Repeat only the lines from the line containing "Keep writing the" through the line containing "return pack_top(y) + UPPER_LIE", both included, exactly as they stand.

A run of records:
*****
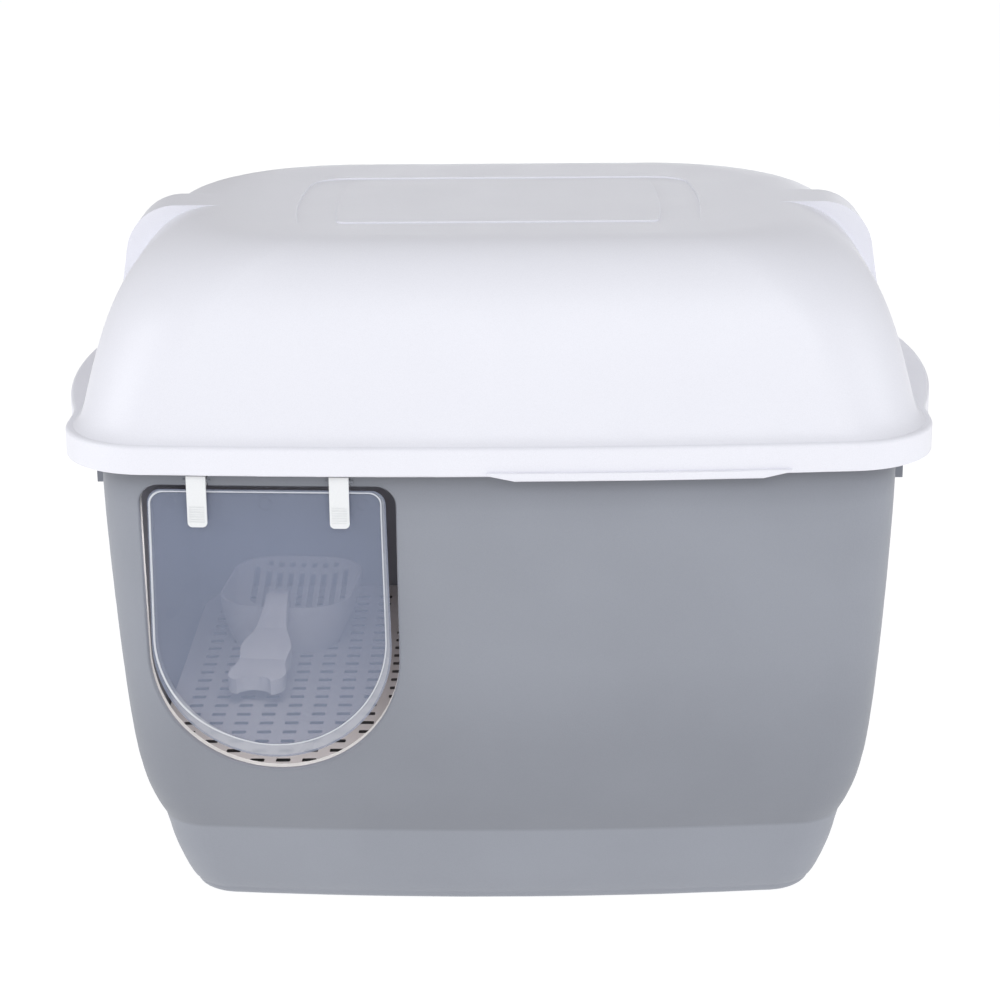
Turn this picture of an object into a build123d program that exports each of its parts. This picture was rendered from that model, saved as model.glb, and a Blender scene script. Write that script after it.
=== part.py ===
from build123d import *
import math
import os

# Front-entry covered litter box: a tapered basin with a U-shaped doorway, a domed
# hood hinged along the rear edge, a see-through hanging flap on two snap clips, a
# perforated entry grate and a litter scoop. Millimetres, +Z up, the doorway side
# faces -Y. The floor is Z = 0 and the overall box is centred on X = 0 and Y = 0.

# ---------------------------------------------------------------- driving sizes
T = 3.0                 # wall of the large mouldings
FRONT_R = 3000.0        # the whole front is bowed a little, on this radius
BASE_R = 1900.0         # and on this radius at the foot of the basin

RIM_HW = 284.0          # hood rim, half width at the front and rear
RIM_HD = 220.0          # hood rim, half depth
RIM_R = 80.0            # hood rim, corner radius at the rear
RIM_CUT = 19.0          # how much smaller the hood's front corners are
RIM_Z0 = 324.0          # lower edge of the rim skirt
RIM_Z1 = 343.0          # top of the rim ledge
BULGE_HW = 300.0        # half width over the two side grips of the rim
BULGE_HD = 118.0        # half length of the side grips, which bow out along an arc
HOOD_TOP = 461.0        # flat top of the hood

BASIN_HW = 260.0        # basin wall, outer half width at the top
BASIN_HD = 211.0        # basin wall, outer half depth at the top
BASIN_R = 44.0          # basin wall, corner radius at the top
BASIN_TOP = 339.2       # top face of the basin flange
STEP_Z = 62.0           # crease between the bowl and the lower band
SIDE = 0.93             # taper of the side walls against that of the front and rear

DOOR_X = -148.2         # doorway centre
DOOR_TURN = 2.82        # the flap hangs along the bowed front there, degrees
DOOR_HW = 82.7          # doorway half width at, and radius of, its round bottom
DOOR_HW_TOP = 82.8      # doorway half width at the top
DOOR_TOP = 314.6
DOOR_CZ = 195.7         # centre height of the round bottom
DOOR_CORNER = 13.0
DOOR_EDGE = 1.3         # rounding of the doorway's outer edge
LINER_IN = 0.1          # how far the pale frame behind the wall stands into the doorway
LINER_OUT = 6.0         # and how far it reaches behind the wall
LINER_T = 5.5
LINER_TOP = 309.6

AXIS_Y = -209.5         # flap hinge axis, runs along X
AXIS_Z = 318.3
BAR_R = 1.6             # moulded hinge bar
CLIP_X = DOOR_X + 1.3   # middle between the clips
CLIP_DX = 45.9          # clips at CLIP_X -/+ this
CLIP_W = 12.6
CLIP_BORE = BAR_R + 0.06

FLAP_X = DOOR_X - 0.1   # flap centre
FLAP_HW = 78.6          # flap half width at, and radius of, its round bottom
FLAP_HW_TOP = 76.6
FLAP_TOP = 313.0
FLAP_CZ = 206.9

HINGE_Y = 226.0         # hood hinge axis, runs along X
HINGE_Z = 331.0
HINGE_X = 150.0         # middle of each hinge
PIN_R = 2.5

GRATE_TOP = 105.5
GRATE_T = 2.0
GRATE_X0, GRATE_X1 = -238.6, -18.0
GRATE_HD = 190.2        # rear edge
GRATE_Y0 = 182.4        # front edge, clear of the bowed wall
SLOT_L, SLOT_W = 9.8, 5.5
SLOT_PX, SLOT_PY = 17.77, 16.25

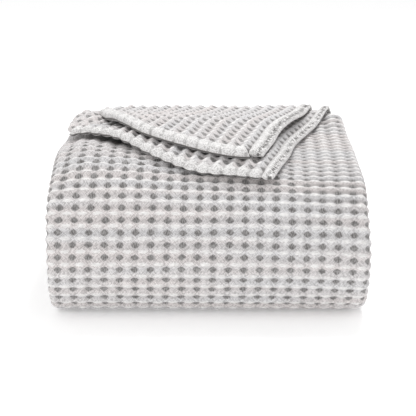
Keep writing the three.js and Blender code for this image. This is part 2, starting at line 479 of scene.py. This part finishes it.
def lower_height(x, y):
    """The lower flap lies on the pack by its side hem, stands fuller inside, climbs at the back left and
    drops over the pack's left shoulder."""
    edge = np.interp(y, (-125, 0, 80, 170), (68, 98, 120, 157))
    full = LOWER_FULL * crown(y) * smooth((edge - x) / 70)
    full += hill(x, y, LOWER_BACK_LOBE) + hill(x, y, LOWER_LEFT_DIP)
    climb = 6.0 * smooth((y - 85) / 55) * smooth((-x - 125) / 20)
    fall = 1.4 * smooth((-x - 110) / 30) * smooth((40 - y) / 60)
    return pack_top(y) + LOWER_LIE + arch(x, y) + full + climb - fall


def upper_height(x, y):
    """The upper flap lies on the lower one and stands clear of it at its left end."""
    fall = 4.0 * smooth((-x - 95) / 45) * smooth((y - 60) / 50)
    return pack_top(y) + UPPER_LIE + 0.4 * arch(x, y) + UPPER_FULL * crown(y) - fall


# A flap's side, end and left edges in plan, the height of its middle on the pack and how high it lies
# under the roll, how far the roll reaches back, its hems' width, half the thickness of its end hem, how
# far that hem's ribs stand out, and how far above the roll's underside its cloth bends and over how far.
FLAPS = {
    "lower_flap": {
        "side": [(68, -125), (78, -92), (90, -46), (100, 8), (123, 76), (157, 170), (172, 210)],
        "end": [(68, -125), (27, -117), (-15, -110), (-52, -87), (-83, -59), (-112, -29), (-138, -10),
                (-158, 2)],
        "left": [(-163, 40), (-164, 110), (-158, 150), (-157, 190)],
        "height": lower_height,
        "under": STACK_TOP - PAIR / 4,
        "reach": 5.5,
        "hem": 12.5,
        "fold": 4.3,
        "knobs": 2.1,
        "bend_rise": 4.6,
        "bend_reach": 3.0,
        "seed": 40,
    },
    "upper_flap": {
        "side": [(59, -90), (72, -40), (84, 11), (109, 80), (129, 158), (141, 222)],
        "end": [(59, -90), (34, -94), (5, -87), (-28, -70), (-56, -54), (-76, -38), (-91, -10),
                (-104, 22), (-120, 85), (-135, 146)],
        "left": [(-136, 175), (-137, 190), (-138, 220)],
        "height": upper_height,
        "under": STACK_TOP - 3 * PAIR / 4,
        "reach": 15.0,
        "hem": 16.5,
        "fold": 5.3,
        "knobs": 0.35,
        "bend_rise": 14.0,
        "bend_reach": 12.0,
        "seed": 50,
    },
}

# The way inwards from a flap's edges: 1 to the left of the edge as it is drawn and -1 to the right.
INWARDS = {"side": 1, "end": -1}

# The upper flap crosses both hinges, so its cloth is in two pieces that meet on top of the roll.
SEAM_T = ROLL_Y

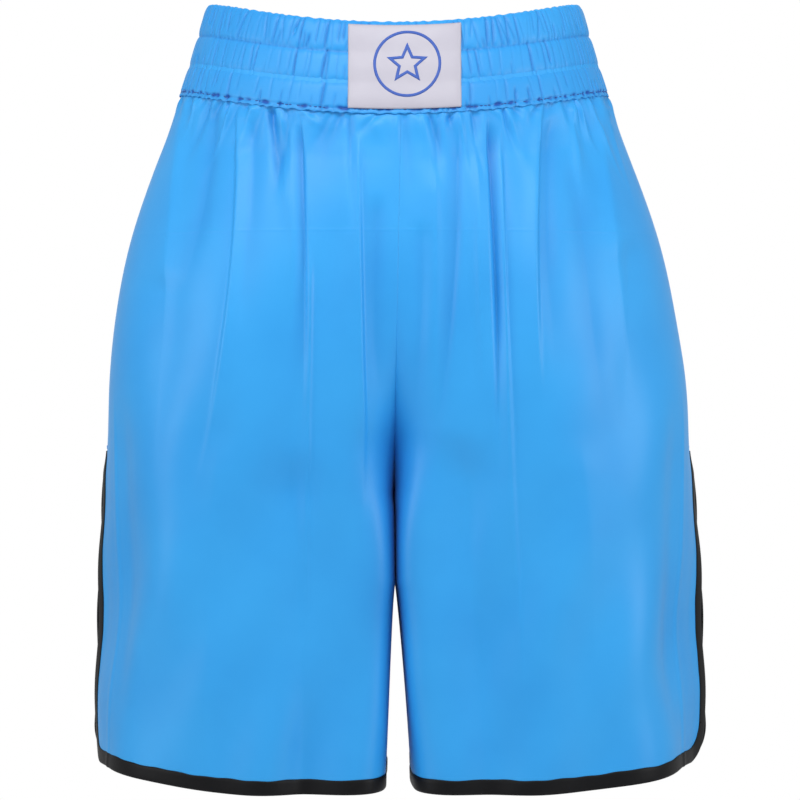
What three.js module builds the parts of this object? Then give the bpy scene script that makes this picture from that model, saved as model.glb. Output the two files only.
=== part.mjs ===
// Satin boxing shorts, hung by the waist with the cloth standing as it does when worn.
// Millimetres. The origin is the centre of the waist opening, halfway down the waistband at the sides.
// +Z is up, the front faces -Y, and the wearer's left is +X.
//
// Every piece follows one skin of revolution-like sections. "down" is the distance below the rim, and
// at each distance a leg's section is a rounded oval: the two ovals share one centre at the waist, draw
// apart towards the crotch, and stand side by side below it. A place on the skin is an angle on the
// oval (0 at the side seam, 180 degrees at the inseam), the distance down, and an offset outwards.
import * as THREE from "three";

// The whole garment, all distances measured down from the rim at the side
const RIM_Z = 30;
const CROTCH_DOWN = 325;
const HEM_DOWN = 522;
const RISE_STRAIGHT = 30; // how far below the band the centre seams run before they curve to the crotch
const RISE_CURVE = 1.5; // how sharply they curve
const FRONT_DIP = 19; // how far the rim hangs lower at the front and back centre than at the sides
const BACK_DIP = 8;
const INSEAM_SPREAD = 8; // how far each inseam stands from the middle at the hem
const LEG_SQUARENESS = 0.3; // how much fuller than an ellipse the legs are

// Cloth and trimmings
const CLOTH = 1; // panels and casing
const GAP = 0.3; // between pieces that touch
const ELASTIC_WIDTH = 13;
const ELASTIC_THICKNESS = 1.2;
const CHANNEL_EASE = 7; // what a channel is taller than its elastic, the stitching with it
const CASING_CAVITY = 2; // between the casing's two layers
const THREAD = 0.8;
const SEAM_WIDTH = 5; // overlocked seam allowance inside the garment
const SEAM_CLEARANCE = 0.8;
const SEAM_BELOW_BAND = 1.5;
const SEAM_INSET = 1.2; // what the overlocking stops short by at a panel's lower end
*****
### COMPLETED EXERCISE
Keep writing the three.js and Blender code for this image. This is part 2, starting at line 479 of scene.py. This part finishes it.
def lower_height(x, y):
    """The lower flap lies on the pack by its side hem, stands fuller inside, climbs at the back left and
    drops over the pack's left shoulder."""
    edge = np.interp(y, (-125, 0, 80, 170), (68, 98, 120, 157))
    full = LOWER_FULL * crown(y) * smooth((edge - x) / 70)
    full += hill(x, y, LOWER_BACK_LOBE) + hill(x, y, LOWER_LEFT_DIP)
    climb = 6.0 * smooth((y - 85) / 55) * smooth((-x - 125) / 20)
    fall = 1.4 * smooth((-x - 110) / 30) * smooth((40 - y) / 60)
    return pack_top(y) + LOWER_LIE + arch(x, y) + full + climb - fall


def upper_height(x, y):
    """The upper flap lies on the lower one and stands clear of it at its left end."""
    fall = 4.0 * smooth((-x - 95) / 45) * smooth((y - 60) / 50)
    return pack_top(y) + UPPER_LIE + 0.4 * arch(x, y) + UPPER_FULL * crown(y) - fall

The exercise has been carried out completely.